Workflow standardization without damaging delivery flexibility
One of the most common implementation mistakes in professional services is over-standardization in areas that require commercial flexibility, or under-standardization in areas that require financial control. The right balance depends on separating differentiating workflows from foundational workflows.
Foundational workflows such as project creation, time entry, expense policy, billing approvals, subcontractor onboarding, and revenue recognition should be standardized aggressively. Differentiating workflows such as solution design, client engagement methods, and practice-specific delivery artifacts may require controlled variation. This distinction supports business process harmonization without constraining client service models.
| Workflow domain | Standardize aggressively | Allow controlled variation |
|---|---|---|
| Project financial controls | Project codes, billing milestones, approval thresholds | Practice-specific commercial packaging |
| Resource management | Role taxonomy, utilization definitions, capacity reporting | Specialist staffing rules by service line |
| Delivery execution | Status reporting cadence, risk logging, margin checkpoints | Methodology artifacts by engagement type |
| Client invoicing | Invoice data structure, tax handling, dispute workflow | Client-specific presentation formats where justified |
Organizational adoption is the real determinant of implementation ROI
Professional services firms often underestimate adoption risk because their workforce is digitally capable. But consultants, project managers, and practice leaders are measured on client delivery, not system compliance. If the ERP experience adds friction to staffing, time capture, or project reporting, users will create workarounds immediately.
Operational adoption strategy should therefore be role-based and behavior-specific. Project managers need to understand how disciplined forecasting improves margin control. Consultants need low-friction time and expense processes. Finance teams need confidence in upstream data quality. Practice leaders need dashboards that support intervention, not just retrospective reporting.
A realistic onboarding architecture includes super-user networks, scenario-based training, embedded process guidance, office-hours support, and post-go-live reinforcement tied to actual exception patterns. Training alone does not create adoption. Organizational enablement systems must connect policy, process, incentives, and local leadership accountability.

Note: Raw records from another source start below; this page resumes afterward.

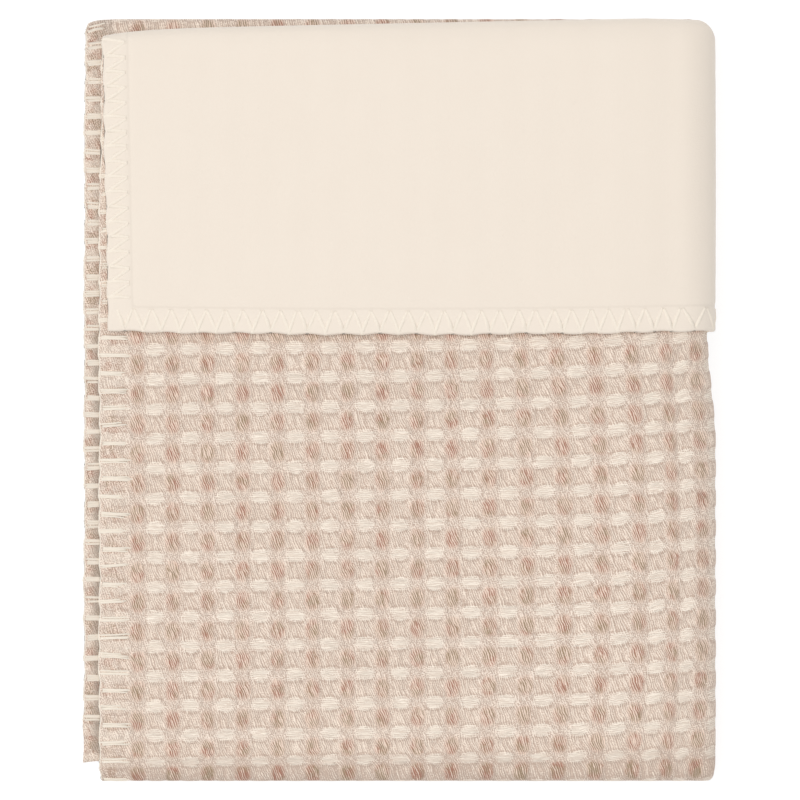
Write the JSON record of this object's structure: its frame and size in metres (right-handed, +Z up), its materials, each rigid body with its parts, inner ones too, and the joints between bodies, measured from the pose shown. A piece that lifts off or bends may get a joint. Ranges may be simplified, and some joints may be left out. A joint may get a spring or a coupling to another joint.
{
  "type": "folded waffle weave cotton blanket",
  "caption": "Lined waffle weave cotton blanket, folded flat in thirds with its hemmed top edge turned down to show the smooth lining.",
  "frame": {"origin": "on the surface that the folded blanket rests on, under the middle of its bounding box", "axes": "+Z up out of the stack, towards the side with the turned-down flap; +Y along its length, towards the flap's fold; +X towards the folded side, away from the open hems"},
  "size_m": [0.2528, 0.3054, 0.0426],
  "materials": {
    "waffle_cotton": "raised waffle weave of cream and brown yarn, matt",
    "brushed_cotton": "smooth brushed cream cotton, matt with a fine nap"
  },
  "bodies": {
    "root": {"waffle_face": "waffle_cotton", "flannel_lining": "brushed_cotton"}
  },
  "joints": []
}
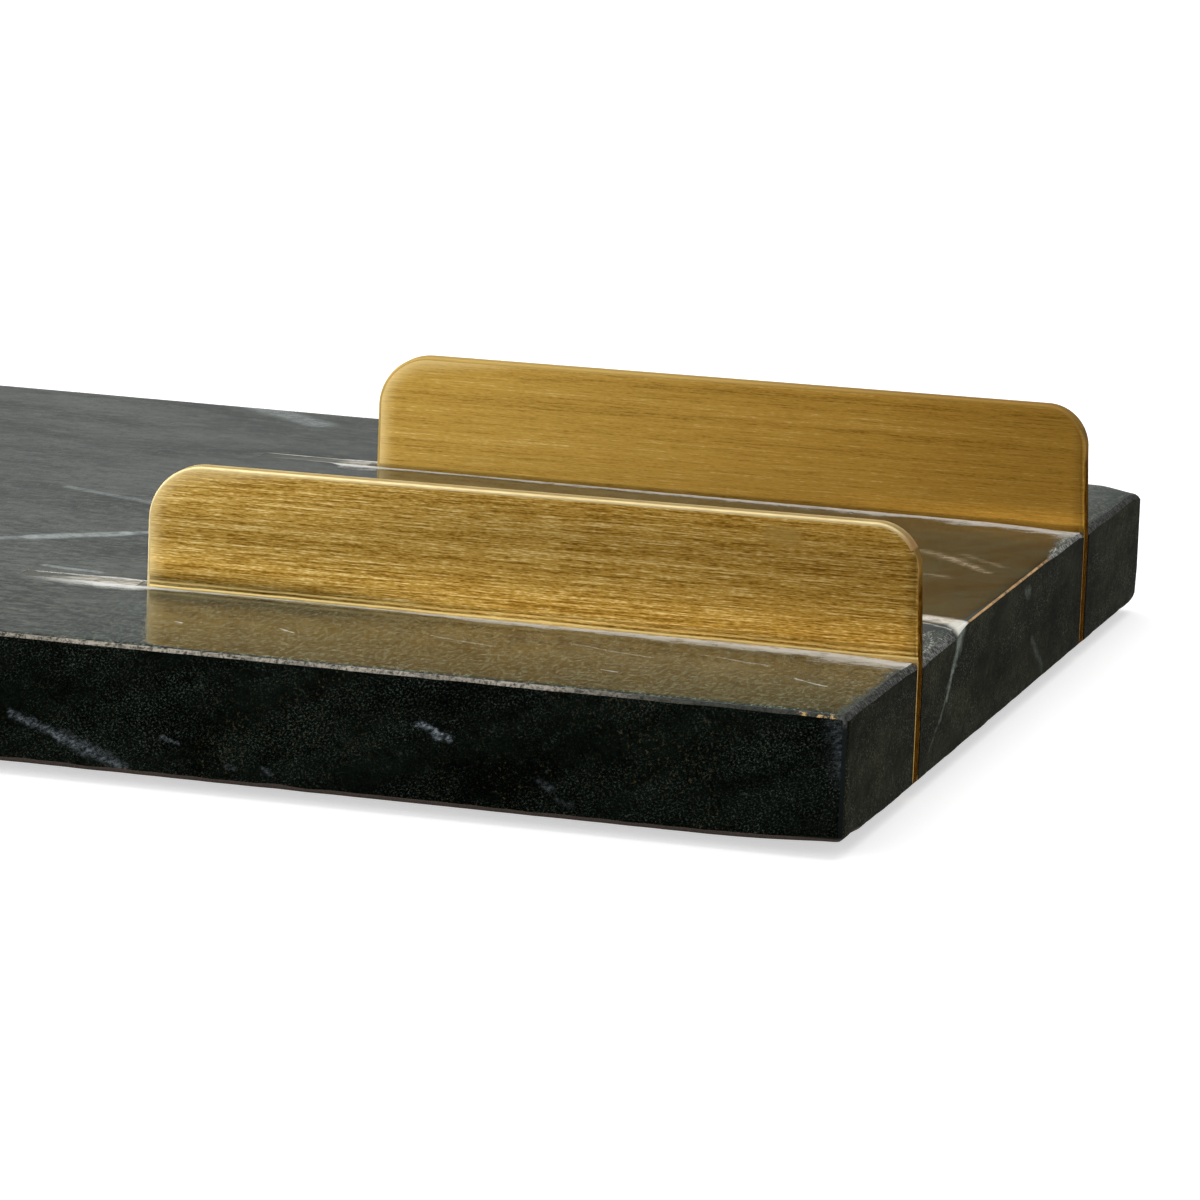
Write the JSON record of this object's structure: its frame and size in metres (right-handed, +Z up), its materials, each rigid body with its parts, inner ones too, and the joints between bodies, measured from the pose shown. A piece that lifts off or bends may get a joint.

Implementation risk management and operational resilience
Implementation risk management in professional services should focus on continuity of revenue operations. The highest-impact failures are not always technical defects. They are often breakdowns in project setup, time capture, billing readiness, or resource assignment during transition periods. These failures can delay invoicing, distort margin reporting, and disrupt client delivery.
Operational resilience requires readiness checkpoints across data migration, integration testing, role provisioning, cutover planning, and hypercare governance. Firms should define minimum viable control thresholds before go-live, including time entry compliance, invoice generation accuracy, project master data quality, and support response models for delivery teams.
- Run cutover simulations that include project mobilization, staffing changes, billing events, and month-end close activities
- Establish command-center governance for the first reporting cycle, first invoicing cycle, and first utilization review after go-live
- Track adoption risk through behavioral indicators such as offline trackers, delayed approvals, and manual journal volume
- Prioritize continuity for client-facing operations over lower-value legacy feature replication
- Use phased stabilization metrics before expanding to additional regions or service lines
A realistic rollout scenario for a growing consulting enterprise
Imagine a 2,500-person consulting firm operating across North America, the UK, and APAC. It has grown through acquisition and now runs separate project accounting processes by region, inconsistent utilization definitions, and multiple billing workflows. Leadership wants a cloud ERP platform to improve margin visibility and support global expansion.
A weak approach would launch a big-bang deployment focused on finance consolidation, leaving resource management and delivery governance for later phases. That would likely produce cleaner ledgers but preserve fragmented project operations. A stronger enterprise deployment methodology would start with a global template for client, project, role, and billing structures; pilot the model in one region; validate adoption and reporting quality; then scale through controlled rollout waves.
In this scenario, executive value comes from sequencing. Standardize the contract-to-cash backbone first. Integrate staffing and utilization controls second. Expand advanced analytics and portfolio optimization third. This phased modernization lifecycle reduces operational disruption while building enterprise scalability.
Executive recommendations for delivery governance and scalable modernization
For CIOs and COOs, the central question is not whether to implement ERP, but how to govern implementation as a business model modernization effort. Professional services firms need a transformation roadmap that aligns platform capability with delivery economics, workforce behavior, and client service continuity.
Executives should insist on a program structure that links cloud migration governance, process ownership, PMO discipline, and adoption accountability. They should also challenge any implementation plan that treats data cleanup, workflow standardization, and onboarding as downstream tasks. Those are primary drivers of implementation success.
The most resilient programs define target operating principles early, measure readiness continuously, and scale only after proving control in live operations. That is how ERP implementation supports connected operations, stronger delivery governance, and sustainable growth rather than another cycle of fragmented modernization.
Conclusion: implementation maturity determines growth maturity
Professional services ERP implementation is ultimately a test of operational discipline. Firms that approach it as enterprise transformation execution can unify project delivery, financial control, resource governance, and reporting intelligence across the business. Firms that approach it as software deployment often automate inconsistency.
For organizations pursuing cloud ERP modernization, the path to scalable growth runs through rollout governance, workflow standardization, organizational adoption, and operational continuity planning. When these elements are designed together, ERP becomes a platform for delivery governance and enterprise scalability rather than a source of disruption.